According to sources, while the ministry has already brought down its production target to 558 million tonnes for the current fiscal (which is the last year of the 11th Plan period), from the original proposed 680 million tonnes, there is a feeling within the ministry’s officialdom that by the end of 2016-17, coal production may only reach around 710 million tonnes.

The ministry’s coal production projection of 710 million tonnes by 2016-17 (the last year of 12th Plan period) falls short by almost 300 million tonnes from its own working group’s earlier projection that coal production by that period may be a little more than 1,000 million tonnes.

This calculation was made by the ministry in 2006-07 when the working group was calculating projections for both 11th as well as 12th Plan period, sources said.
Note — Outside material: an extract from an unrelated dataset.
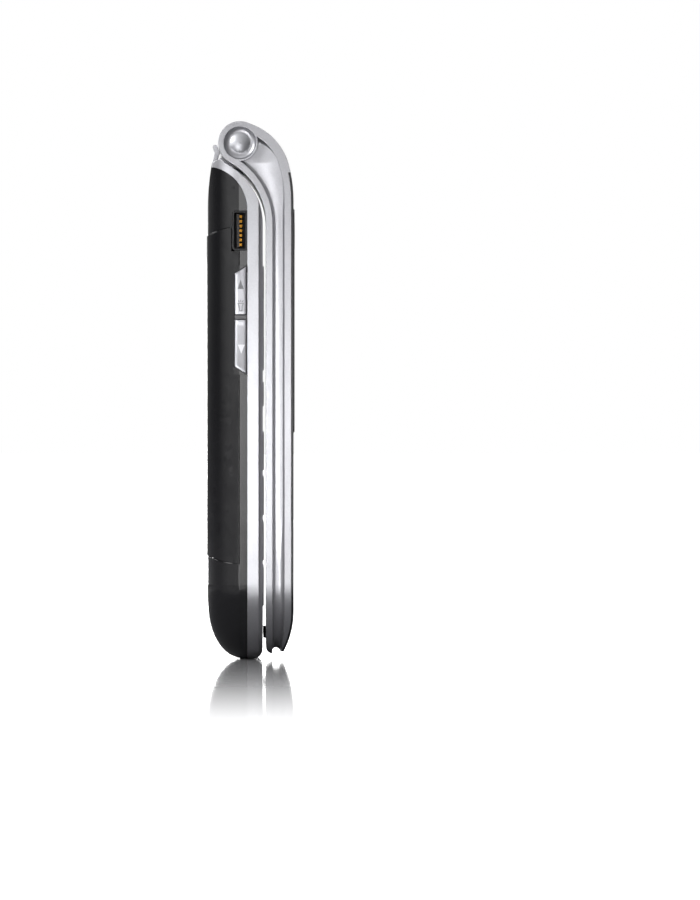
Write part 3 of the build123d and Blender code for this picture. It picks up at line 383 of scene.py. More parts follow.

In the absence of strict environmental norms at that time, it was felt in 2006 by ministry officials that by the end of the 12th Plan period, riding on robust demand and supply cycle, it would be able to match the 1,000 million tonnes figure. However with green clearances to coal blocks becoming rare during Jairam Ramesh’s tenure as the Environment Minister, the coal ministry’s projections went for a toss and coupled with various other aspects, it is now struggling to meet the yawning demand and supply gap.

Though the Environment Ministry has now eased its stand on the Go and No-Go norms for giving the green okay to coal blocks situated in eco-sensitive zones, years of strict vigilance by the green ministry as well as Coal Ministry’s own policy of giving captive blocks only to end-user sectors like power, cement and steel, has left it with no other option but to bring down its projections for not only the current fiscal but for the 12th Plan period as well.

The expected shortfall of around 300 million tonnes in domestic coal output however does not come as a surprise, top government sources say, as Coal Minister Sriprakash Jaiswal himself recently said that if proactive measures are not taken to bridge the demand-supply gap for the fossil fuel, then the shortfall is likely to exceed 200 million tonnes in the forthcoming Plan period.

Going by the current scenario, the escalation in demand-supply mismatch for coal reaching 300 million tonnes does not seem impossible, an industry source told an english daily. The ministry’s concern can be gauged from the fact that even the Planning Commission has estimated that domestic coal production could be around 770 million tonnes by 2017 on the basis of projected annual growth of around 7% in output.

Though now the Coal Ministry is mulling the option of giving captive blocks to private miners in order to bridge the demand-supply gap, it is felt that this step too may be inadequate to cover the shortfall, which has been the result of years of lackluster production.

The shortfall in domestic output of coal has had a cyclical effect on the power sector, as lack of fossil fuel has hit the generation targets of the power ministry for the 12th Plan period as well.